While the camera promises insight into the lives of the children, Harry and Vera, they end up as simple props in the story of their parents, Tomas and Ebba.  We see plenty of images of the children alone, but these are all surface, revealing no character.  We are introduced only briefly to Charlotte, a free-willed, “liberated” woman who seems like she appeared straight out of French film from forty years ago.  She has a family back home, but she has come on vacation by herself and her bedroom is seemingly wide open.  Ebba expresses shock at this, and we see intimations that she is questioning her accepted role as mother and wife, but this development fizzles out, and by the end, it seems as if Ebba has given up thinking outside of her box.  Tomas’ friend Mats and his much younger girlfriend Vera pop into the narrative rather abruptly and linger on, as some sort of counterpoint to our main couple.  When Vera confesses that she thinks Mats would act exactly as Tomas did (fleeing first, leaving his family behind), his honor and masculinity are damaged.  I wonder why Östlund would include the lengthy bedroom scene between these two, which pretty much repeats the conversations that when on earlier between Ebba and Tomas.  It feels a bit too much like padding.

Later, when Tomas and Mats are hanging out by themselves, the film shifts into an exploration of male bonding, with the theme of masculinity coming front and center.  In perhaps the second best scene of the film, Mats and Tomas are sitting in deck chairs, enjoying beer, when a young girl approaches Tomas and tells him her friend thinks he’s the best looking man there.  Tomas perks up, his ego restored, until the woman returns, and, apologizing, tells him she was mistaken. He’s not The Guy.  A wave of embarrassment washes over the men, and Mats almost gets into a fight defending his friend, before the situation is quickly defused.  In just a few short minutes, Östlund succinctly and humorously identifies and elaborates on the behavior of the male psyche. The following scene ratchets thing up even further, with a satiric, almost hallucinogenic series of shots featuring young, shirtless men guzzling beer and screaming animal-like under flashing green party lights.  It’s the most in-your-face statement on bare masculine behavior, and for a minute, I imagine that the film will now veer into a full-on assault of masculine excess.  But no.  Östlund quickly moves back into the slow contemplation of earlier scenes, and the hint of raw, dreamlike imagery is forgotten.

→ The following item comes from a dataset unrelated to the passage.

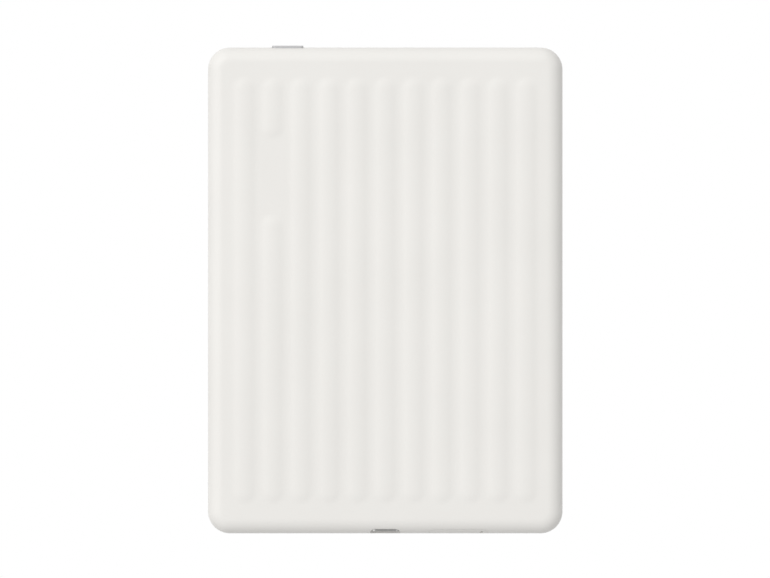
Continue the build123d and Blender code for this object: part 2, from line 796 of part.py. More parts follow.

The final few scenes veer wildly in multiple directions, and while I appreciate the narrative taking such an unexpected route, the writing hints at a confused collection of notions that Östlund doesn’t know how to bring to fruition.  On the final day of skiing, in stormy conditions, Ebba gets separated from the family. As Tomas goes to look for her, leaving his children behind, the scene promises suspense and mystery.  But a few minutes later, Tomas reemerges, carrying his wife, his Hero status restored. It’s a patently absurd conclusion (something out of a Hollywood feelgood), and thankfully the film does not end there.  Yet, its humorous inclusion is not touched on or elaborated by Östlund, nor is the possibility that Ebba faked her accident to force Tomas’ behavior ever explored. Instead, Östlund moves on to a scene on a bus descending the mountain. Ebba grows increasingly frantic at the driver’s poor skills and finally insists that he stop, so that she can get out. The others on the bus follow her lead (except, notably, for Charlotte), and the bus quickly leaves them, presumably making it down without a hitch (like the avalanche, another disaster averted).  Here, Östlund seems to want to draw attention to Ebba’s frame of mind, but then this avenue is extinguished again in favor of Tomas. In the final shot, we see Tomas holding on to son, smoking a cigarette, and leading the stranded busload of passengers down the mountain. It’s a strange conclusion, and while not necessarily unsatisfying, it further exposes the wasted potential of Östlund’s efforts.  The clear focus of the original drama frayed uncontrollably, becoming bigger and dealing with a variety of issues and characters. Yet, Östlund fails to keep it all together, and left me desiring a cleaner, clearer exploration of one of his strands of Ideas.